I’ve published a couple of new papers on Medical Assistance in Dying, one of which received a large number of peer commentaries.
My paper, 'Canadian Medical Assistance in Dying: Provider Concentration, Policy Capture, and Need for Reform’ authored with Trudo Lemmens and Scott Kim appeared in the American Journal of Bioethics. Abstract below.
Canada’s rapid rise in deaths from euthanasia and physician assisted suicide, termed Medical Assistance in Dying (MAID) in the country, now ranks it second only to the Netherlands in terms of MAiD deaths as percentage of overall deaths, with one province already hosting the highest rate of all jurisdictions in the world. Analyzing Health Canada’s annual MAID reports, which show that up to 336 out of 1837 providers are likely responsible for the majority of MAID deaths in a given year, we discuss how the rapid increase likely reflects not a broad Canadian consensus but the capture of a policy-making and implementation process by a small group of activists and clinicians colonizing medicine to become an ideologically driven vehicle for expanding MAID access and delivery. As a remedy and to reprioritize patient safety and protection against premature death, a more transparent, relevant, and safeguarded compliance regime based on evidence-based, multi-perspective policy-making is needed.As a Target Article, the journal called for Open Peer Commentaries, which resulted in 14 commentaries from our peers, published with article, most of which are unfortunately paywalled. Most of these commentaries complement or compliment our work, though, expectedly, we did have some detractors who are affiliated with DWDC and CAMAP.

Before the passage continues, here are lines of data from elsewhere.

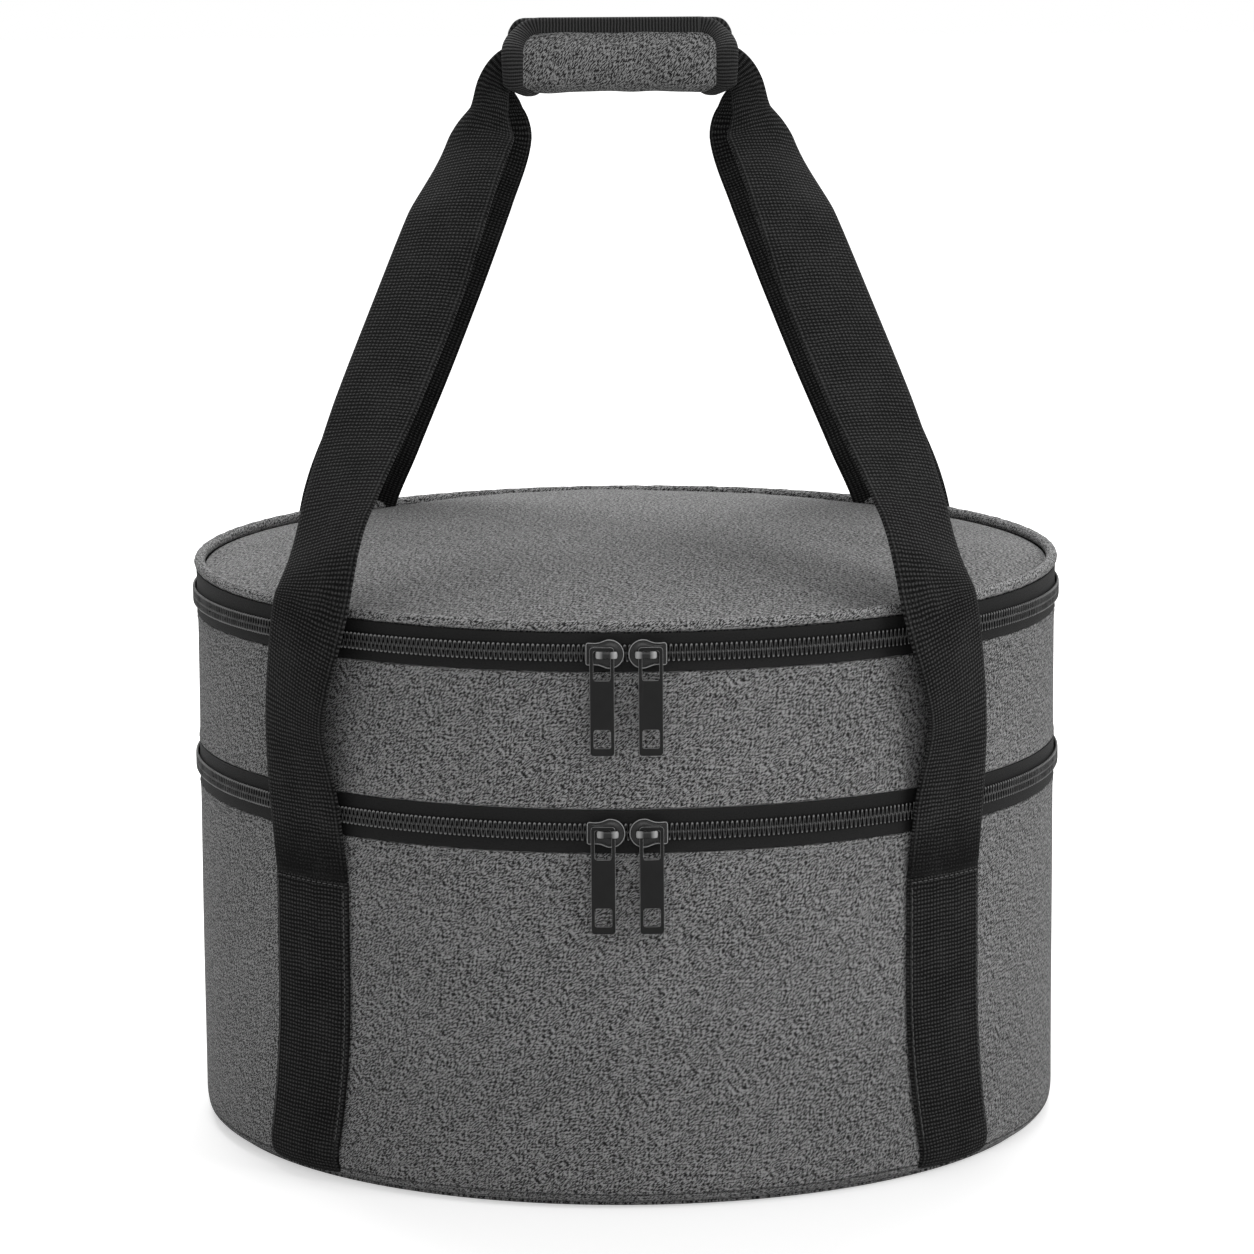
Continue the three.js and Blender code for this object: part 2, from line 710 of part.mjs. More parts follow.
// The binding folded over the flap's two ends and its top edge.
function flapBinding() {
  const strips = [];
  const rise = wrapLength - wrapCorner;
  const place = (x, up, inX, inUp) => {
    strips.push({
      outer: [onFlap(x, up, 0), onFlap(inX, inUp, 0)],
      inner: [onFlap(x, up, bindingThickness), onFlap(inX, inUp, bindingThickness)],
    });
  };
  for (const side of [1, -1]) {
    const half = [];
    for (let i = 0; i <= flapRows; i += 1) {
      const up = (rise * i) / flapRows;
      const end = wrapHalfLength - endDraw(up);
      half.push([side * end, up, side * (end - bindingWidth), up]);
    }
    for (let i = 1; i <= cornerRows; i += 1) {
      const turn = (i / cornerRows) * (Math.PI / 2);
      const from = (radius) => [
        side * (wrapHalfLength - wrapCorner + radius * Math.cos(turn)),
        rise + radius * Math.sin(turn),
      ];
      half.push([...from(wrapCorner), ...from(wrapCorner - bindingWidth)]);
    }
    if (side < 0) half.reverse();
    for (const corner of half) place(...corner);
  }
  return lofted(strips);
}

// The hook or loop tape inside a flap's top edge, which holds the two flaps together.
function flapClosure() {
  const strips = [];
  const high = wrapLength - 1;
  const half = wrapHalfLength - wrapCorner;
  const fromDepth = bindingThickness + gap;
  for (let i = 0; i <= 3; i += 1) {
    const up = high - closureWidth * (1 - i / 3);
    strips.push({
      outer: [onFlap(-half, up, fromDepth), onFlap(half, up, fromDepth)],
      inner: [onFlap(-half, up, fromDepth + closureThickness), onFlap(half, up, fromDepth + closureThickness)],
    });
  }
  return lofted(strips);
}

for (const [flap, toRear, closure] of [
  ["front", false, "loop"],
  ["rear", true, "hook"],
]) {
  const placed = (geometry) => (toRear ? facedOut(geometry.scale(1, -1, 1)) : geometry);
  const inset = bindingWidth + gap;
  const paddingFrom = wrapFabric + gap;
  add(`wrap_${flap}_panel`, placed(flapLayer(inset, 0, wrapFabric)), "heather");
  add(`wrap_${flap}_padding`, placed(flapLayer(inset, paddingFrom, paddingFrom + wrapPadding)), "foam");
  add(`wrap_${flap}_binding`, placed(flapBinding()), "binding");
  add(`wrap_${closure}_tape`, placed(flapClosure()), "closure");
}

export default bag;
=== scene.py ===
import math

import bmesh
import bpy
import numpy as np
from mathutils import Matrix, Vector


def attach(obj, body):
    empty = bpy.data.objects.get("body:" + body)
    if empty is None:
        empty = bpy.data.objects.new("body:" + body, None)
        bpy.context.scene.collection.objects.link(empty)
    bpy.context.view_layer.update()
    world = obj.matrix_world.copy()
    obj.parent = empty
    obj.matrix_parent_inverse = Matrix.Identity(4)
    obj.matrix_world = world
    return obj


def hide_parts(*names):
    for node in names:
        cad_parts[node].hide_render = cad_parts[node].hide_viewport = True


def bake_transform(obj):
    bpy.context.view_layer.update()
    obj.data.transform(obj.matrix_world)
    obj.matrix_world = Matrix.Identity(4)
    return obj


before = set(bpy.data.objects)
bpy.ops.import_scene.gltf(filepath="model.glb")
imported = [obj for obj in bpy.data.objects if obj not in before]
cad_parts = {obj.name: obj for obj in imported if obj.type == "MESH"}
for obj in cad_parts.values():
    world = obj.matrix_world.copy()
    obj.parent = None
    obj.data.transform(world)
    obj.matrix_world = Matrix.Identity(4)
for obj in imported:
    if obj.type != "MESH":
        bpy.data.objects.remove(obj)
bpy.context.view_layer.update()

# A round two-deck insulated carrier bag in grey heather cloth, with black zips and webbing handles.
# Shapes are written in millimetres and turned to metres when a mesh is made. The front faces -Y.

SCENE = bpy.context.scene
MM = 0.001
CLOTH_MAP = "Cloth"  # every mesh's UV map, in metres along the cloth

# The sizes are the solids' own, but for these: the lid lies flatter and slopes up to the back, the grip is a
# little lower and leans to the left, the straps stand a little further round, and the piping is thicker.
BODY = 190.0
MID_ZIP = 160.0
TOP_ZIP = 234.4
MID_TAPE = 9.0
TOP_TAPE = 8.0
ZIP_END = math.radians(150)
STRAP_RIM = TOP_ZIP + 18.4  # where the webbing turns in over the lid
PIPING_RADIUS = 2.4
PIPING = TOP_ZIP + TOP_TAPE + PIPING_RADIUS + 0.2
LID_RIM = BODY - 3.6
LID_RISE = 18.0
LID_LIFT = 6.6  # how much higher the lid's rim lies behind than in front
STRAP = 44.5
STRAP_THICK = 2.2
STRAP_ANGLE = math.radians(44.3)
SEWN_OUTER = 192.6
SEWN_TOP = MID_ZIP - 29.0
WRAP_HALF = 51.7
WRAP_BOTTOM = 451.1
WRAP_HEIGHT = 34.4
WRAP_DEPTH = 16.0
GRIP_RISE = 14.0
LEAN = -1.1  # how far the grip stands to the right of the middle, so it stands to the left
FOLD_DRAW = 8.4
FOLD_DRAW_REACH = 13.0
SLIDER = 15.6
SLIDER_NOSE = 5.8
SLIDER_TAIL = 4.4
COIL_OUTER = 192.3
SLIDER_TURN = (1 + SLIDER / 2) / COIL_OUTER  # how far round from the front a closed slider's middle is
CHAIN_HALF = 3.2  # half the height of a zip's coil
FOAM_OUT = 188.5
FOAM_IN = 182.5
LINING_OUT = 182.2
LINING_IN = 181.4
FLANGE_OUT = 189.2  # how far the linings reach out over the foam

# The camera's place in metres, its turns in degrees and its lens in millimetres, all fitted to the photograph
EYE = (0.0004, -2.2, 0.564)
TILT = 80.98
ROLL = -0.37
LENS = 143.3


# Camera and light

def add_object(name, data):
    made = bpy.data.objects.new(name, data)
    SCENE.collection.objects.link(made)
    return made


def add_camera():
    data = bpy.data.cameras.new("camera")
    data.lens = LENS
    data.sensor_width = 36
    data.clip_end = 30
    camera = add_object("camera", data)
    tilt = Matrix.Rotation(math.radians(TILT), 4, "X")
    roll = Matrix.Rotation(math.radians(ROLL), 4, "Z")
    camera.matrix_world = Matrix.Translation(EYE) @ tilt @ roll
    SCENE.camera = camera


def add_lamp(name, place, target, size, power):
    data = bpy.data.lights.new(name, "AREA")
    data.shape = "RECTANGLE"
    data.size, data.size_y = size
    data.energy = power
    lamp = add_object(name, data)
    lamp.location = place
    lamp.rotation_euler = (Vector(target) - Vector(place)).to_track_quat("-Z", "Y").to_euler()


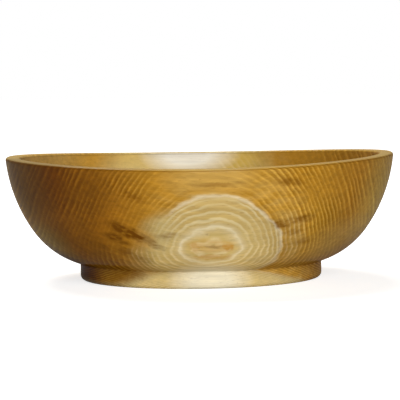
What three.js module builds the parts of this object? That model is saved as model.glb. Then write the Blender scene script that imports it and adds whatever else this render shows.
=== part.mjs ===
// A salad bowl turned from one blank of ash, standing on a wide plain foot.
// Millimetres, +Z up. The foot rests on Z = 0, and the grain of the wood runs along X.
// It is drawn as it comes off the lathe, and then moves as the wood does when it dries.

import * as THREE from "three";

// The bowl as it is turned
const RIM_RADIUS = 125;
const RIM_HEIGHT = 78;
const WALL_THICKNESS = 9.5;
const FLOOR_THICKNESS = 10;

// The rounding of the rim, a little softer on the inside
const RIM_OUTER_ROUND = 1.7;
const RIM_INNER_ROUND = 2.2;

// The foot, and the shallow recess turned under it that leaves a ring to stand on
const FOOT_RADIUS = 78;
const FOOT_HEIGHT = 11.2;
const FOOT_EDGE_ROUND = 3.2;
const FOOT_COVE = 1.5;
const REST_RING_WIDTH = 8;
const RECESS_DEPTH = 3;
const RECESS_ROUND = 1.2;

// The outer wall's slope where it leaves the foot and where it reaches the rim, up from level
const SLOPE_AT_FOOT = THREE.MathUtils.degToRad(16.7);
const SLOPE_AT_RIM = THREE.MathUtils.degToRad(83.8);

// The outer wall is two arcs that meet smoothly, and so are the floor and lower wall inside.
// Each ratio is that of the outer arc's tangent length to the inner one's.
const WALL_ARC_RATIO = 1.38;
const FLOOR_ARC_RATIO = 0.51;

// How the wood has moved: narrower across the grain, and the rim higher at the ends of the grain
const SHRINKAGE_ACROSS_GRAIN = 0.02;
const RIM_SADDLE = 2;

// How far a facet of the profile may lie from its true curve, and the facets in one turn
const FACET_DEVIATION = 0.05;
const FACETS_ROUND = 80;

const QUARTER_TURN = Math.PI / 2;
const INWARDS = Math.PI;
const OUTWARDS = 0;
const DOWN = -QUARTER_TURN;
const UP = QUARTER_TURN;

// The profile is drawn in a half plane: across is the distance from the axis, and up is the height.
function at(across, up) {
  return new THREE.Vector2(across, up);
}

function along(heading) {
  return at(Math.cos(heading), Math.sin(heading));
}

// An arc that leaves a point on one heading and swings round to another. The point itself
// is left out, since the profile already holds it.
function arc(from, headingStart, headingEnd, radius) {
  const swing = headingEnd - headingStart;
  const side = Math.sign(swing) * QUARTER_TURN;
  const centre = along(headingStart + side).multiplyScalar(radius).add(from);
  const step = 2 * Math.acos(1 - FACET_DEVIATION / radius);
  const count = Math.ceil(Math.abs(swing) / step);
  return Array.from({ length: count }, (_, i) => {
    const heading = headingStart + (swing * (i + 1)) / count;
    return along(heading - side).multiplyScalar(radius).add(centre);
  });
}

// A smooth run of arcs from one point, with a heading for each joint and a radius for each arc
function run(from, headings, radii) {
  return radii.reduce(
    (points, radius, i) => [
      ...points,
      ...arc(points.at(-1), headings[i], headings[i + 1], radius),
    ],
    [from],
  );
}

// From the axis under the bowl, out to the ring that it stands on
function recess() {
  const side = FOOT_RADIUS - FOOT_EDGE_ROUND - REST_RING_WIDTH;
  const ceilingEdge = at(side - RECESS_ROUND, RECESS_DEPTH);
  return [
    at(0, RECESS_DEPTH),
    ...run(ceilingEdge, [OUTWARDS, DOWN], [RECESS_ROUND]),
    at(side, 0),
  ];
}

// The foot's rounded edge, its upright side, and the cove that leads into the wall
function foot() {
  const restEdge = at(FOOT_RADIUS - FOOT_EDGE_ROUND, 0);
  const coveStart = at(FOOT_RADIUS, FOOT_HEIGHT - FOOT_COVE * Math.cos(SLOPE_AT_FOOT));
  return [
    ...run(restEdge, [OUTWARDS, UP], [FOOT_EDGE_ROUND]),
    ...run(coveStart, [UP, SLOPE_AT_FOOT], [FOOT_COVE]),
  ];
}

// Two arcs that run smoothly from one point to another on given headings: their radii, and
// the heading where they meet
function fitTwoArcs(from, headingFrom, to, headingTo, ratio) {
  const leaving = along(headingFrom);
  const arriving = along(headingTo);
  const gap = to.clone().sub(from);
  const reach = gap.dot(leaving) + ratio * gap.dot(arriving);
  const bend = 2 * ratio * (1 - leaving.dot(arriving));
  const firstTangent = (Math.sqrt(reach ** 2 + bend * gap.lengthSq()) - reach) / bend;
  const secondTangent = ratio * firstTangent;
  const firstCorner = from.clone().addScaledVector(leaving, firstTangent);
  const secondCorner = to.clone().addScaledVector(arriving, -secondTangent);
  const joint = secondCorner.sub(firstCorner).angle();
  return {
    firstRadius: firstTangent / Math.tan((joint - headingFrom) / 2),
    secondRadius: secondTangent / Math.tan((headingTo - joint) / 2),
    joint,
  };
}

// The inside, from the middle of the floor outwards. The upper wall shares its centre with the
// outside, so its thickness is even, and the rim's inner edge ends level with its outer one.
function hollow(wallEnd, wall) {
  const radius = wall.secondRadius - WALL_THICKNESS;
  const centre = along(SLOPE_AT_RIM + QUARTER_TURN).multiplyScalar(wall.secondRadius).add(wallEnd);
  const upperStart = along(wall.joint - QUARTER_TURN).multiplyScalar(radius).add(centre);
  const floor = at(0, RECESS_DEPTH + FLOOR_THICKNESS);
  const lower = fitTwoArcs(floor, OUTWARDS, upperStart, wall.joint, FLOOR_ARC_RATIO);
  const rimDrop = RIM_HEIGHT - RIM_INNER_ROUND - centre.y;
  const slopeAtRim = Math.acos(-rimDrop / (radius + RIM_INNER_ROUND));
  return run(
    floor,
    [OUTWARDS, lower.joint, wall.joint, slopeAtRim, OUTWARDS],
    [lower.firstRadius, lower.secondRadius, radius, RIM_INNER_ROUND],
  );
}

function bowlProfile() {
  const footSide = foot();
  const wallStart = footSide.at(-1);
  const wallEnd = at(
    RIM_RADIUS - RIM_OUTER_ROUND * (1 - Math.sin(SLOPE_AT_RIM)),
    RIM_HEIGHT - RIM_OUTER_ROUND * (1 + Math.cos(SLOPE_AT_RIM)),
  );
  const wall = fitTwoArcs(wallStart, SLOPE_AT_FOOT, wallEnd, SLOPE_AT_RIM, WALL_ARC_RATIO);
  const outside = run(
    wallStart,
    [SLOPE_AT_FOOT, wall.joint, SLOPE_AT_RIM, INWARDS],
    [wall.firstRadius, wall.secondRadius, RIM_OUTER_ROUND],
  );
  return [...recess(), ...footSide, ...outside.slice(1), ...hollow(wallEnd, wall).reverse()];
}

// Nothing below the foot's top moves up or down, so the foot stays flat.
function season(geometry) {
  const place = geometry.getAttribute("position");
  const point = new THREE.Vector3();
  for (let i = 0; i < place.count; i += 1) {
    point.fromBufferAttribute(place, i);
    const share = Math.max(0, (point.z - FOOT_HEIGHT) / (RIM_HEIGHT - FOOT_HEIGHT));
    const saddle = (point.x ** 2 - point.y ** 2) / RIM_RADIUS ** 2;
    point.z += RIM_SADDLE * share * saddle;
    point.y *= 1 - SHRINKAGE_ACROSS_GRAIN;
    place.setXYZ(i, point.x, point.y, point.z);
  }
  geometry.computeVertexNormals();
  return geometry;
}

function makeBowl() {
  const turned = new THREE.LatheGeometry(bowlProfile(), FACETS_ROUND).rotateX(QUARTER_TURN);
  const ash = new THREE.MeshStandardMaterial({ color: 0xb98a3e, roughness: 0.42, metalness: 0 });
  const bowl = new THREE.Mesh(season(turned), ash);
  bowl.name = "bowl";
  return bowl;
}

const woodenBowl = new THREE.Group();
woodenBowl.add(makeBowl());

export default woodenBowl;
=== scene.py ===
"""A salad bowl turned from one piece of ash, standing in soft daylight on a pale floor.

Metres, +Z up. The foot rests on Z = 0, the grain of the wood runs along X, and -Y is the front.
"""

import cmath
import math

import bmesh
import bpy
from bpy.props import FloatProperty, FloatVectorProperty, PointerProperty
from mathutils import Euler, Matrix, Vector


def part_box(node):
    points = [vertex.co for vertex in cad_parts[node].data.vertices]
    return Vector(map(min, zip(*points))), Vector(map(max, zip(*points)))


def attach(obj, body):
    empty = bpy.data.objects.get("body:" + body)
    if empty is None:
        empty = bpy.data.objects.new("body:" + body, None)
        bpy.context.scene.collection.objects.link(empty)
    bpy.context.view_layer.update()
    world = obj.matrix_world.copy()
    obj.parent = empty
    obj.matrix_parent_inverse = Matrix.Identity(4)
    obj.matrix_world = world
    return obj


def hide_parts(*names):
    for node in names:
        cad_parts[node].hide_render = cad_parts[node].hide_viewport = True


bl_info = {
    "name": "Turned ash bowl",
    "version": (1, 0, 0),
    "blender": (4, 5, 0),
    "location": "View3D > Sidebar > Bowl",
    "description": "Turns a salad bowl from one piece of ash and sets it in soft light",
    "category": "Mesh",
}

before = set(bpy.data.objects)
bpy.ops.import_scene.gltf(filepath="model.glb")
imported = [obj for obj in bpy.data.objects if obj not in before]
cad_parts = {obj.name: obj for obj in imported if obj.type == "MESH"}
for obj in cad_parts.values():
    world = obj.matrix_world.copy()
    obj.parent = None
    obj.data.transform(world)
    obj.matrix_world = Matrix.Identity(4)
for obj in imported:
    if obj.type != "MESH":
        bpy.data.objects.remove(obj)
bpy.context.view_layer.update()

MM = 0.001
RIM_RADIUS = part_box("bowl")[1].x


def linear(colour):
    """Turns an sRGB hex colour such as #c08a3c into Blender's linear values."""
    parts = [int(colour[i : i + 2], 16) / 255 for i in (1, 3, 5)]
    return [p / 12.92 if p <= 0.04045 else ((p + 0.055) / 1.055) ** 2.4 for p in parts]


def length_property(name, description, default_mm):
    return FloatProperty(
        name=name, description=description, default=default_mm * MM, unit="LENGTH", precision=4
    )


def angle_property(name, description, default_degrees):
    return FloatProperty(
        name=name, description=description, default=math.radians(default_degrees), subtype="ANGLE"
    )


def colour_property(name, description, default):
    return FloatVectorProperty(
        name=name, description=description, default=linear(default), subtype="COLOR", min=0, max=1
    )


class BowlShape(bpy.types.PropertyGroup):
    """The sizes of the bowl as it is turned, before the wood moves."""

    rim_radius: FloatProperty(
        name="Rim radius",
        description="From the axis to the outside of the rim",
        default=RIM_RADIUS,
        unit="LENGTH",
    )
    rim_height: length_property("Rim height", "From the table to the top of the rim", 78)
    wall: length_property("Wall", "Thickness of the upper wall", 9.5)
    floor: length_property("Floor", "Thickness in the middle of the floor", 10)
    rim_outer_round: length_property("Rim outer round", "Rounding on the outside of the rim", 1.7)
    rim_inner_round: length_property("Rim inner round", "Rounding on the inside of the rim", 2.2)
    foot_radius: length_property("Foot radius", "From the axis to the side of the foot", 78)
    foot_height: length_property("Foot height", "From the table to the top of the foot", 11.2)
    foot_round: length_property("Foot round", "Rounding of the foot's lower edge", 3.2)
    foot_cove: length_property("Foot cove", "Radius where the foot meets the wall", 1.5)
    rest_ring: length_property("Rest ring", "Width of the ring that the bowl stands on", 8)
    recess_depth: length_property("Recess depth", "Depth of the recess under the foot", 3)
    recess_round: length_property("Recess round", "Radius in the corner of the recess", 1.2)
    slope_at_foot: angle_property("Slope at the foot", "Slope where the wall leaves the foot", 16.7)
    slope_at_rim: angle_property("Slope at the rim", "Slope where the wall reaches the rim", 83.8)
    wall_ratio: FloatProperty(
        name="Wall ratio",
        description="Tangent length of the outer wall's upper arc over that of its lower one",
        default=1.38,
    )
    floor_ratio: FloatProperty(
        name="Floor ratio",
        description="Tangent length of the lower wall's arc inside over that of the floor's",
        default=0.51,
    )
    saddle: length_property("Saddle", "How far the rim has risen at the ends of the grain", 2)
    shrinkage: FloatProperty(
        name="Shrinkage",
        description="How much the bowl has narrowed across the grain",
        default=0.02,
        subtype="FACTOR",
    )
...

I’ve recently published an open access reply to a paper in the Canadian Journal of Bioethics, ‘No Loitering: A Response to Disha et al. on Medical Assistance in Dying’s 90-day Assessment Period’. that made some significant factual errors in their grasp of the Criminal Code safeguards around the 90-day Track 2 assessment period. The abstract reads,
Disha et al., in their 2023 paper in this journal, interchangeably frame the Canadian Criminal Code’s 90-day assessment period safeguard for Medical Assistance in Dying (MAID) for people without a foreseeable natural death (Track 2) as a “waiting”, “reflection”, and “assessment” period. However, the law and formal guidance explicitly describe its purpose as an assessment period, only incidentally a reflection period, but not a waiting period. Accordingly, there is an urgent ethical, practical, and legal need to ensure MAID practitioners, their colleagues, and overseers rigorously understand and apply the law to protect patients’ lives from transgressions and stop transgressors.
If clinic-level staff do not understand the legal safeguards around MAID meant to project patients from unlawful death, despite their duty to do so, there is a manifest danger to patients.
Thank you, Dr. Lyon for speaking out about the dangers of MAiD. Your papers are excellent and highlight this critical issue. I've posted the link on my FB page as well.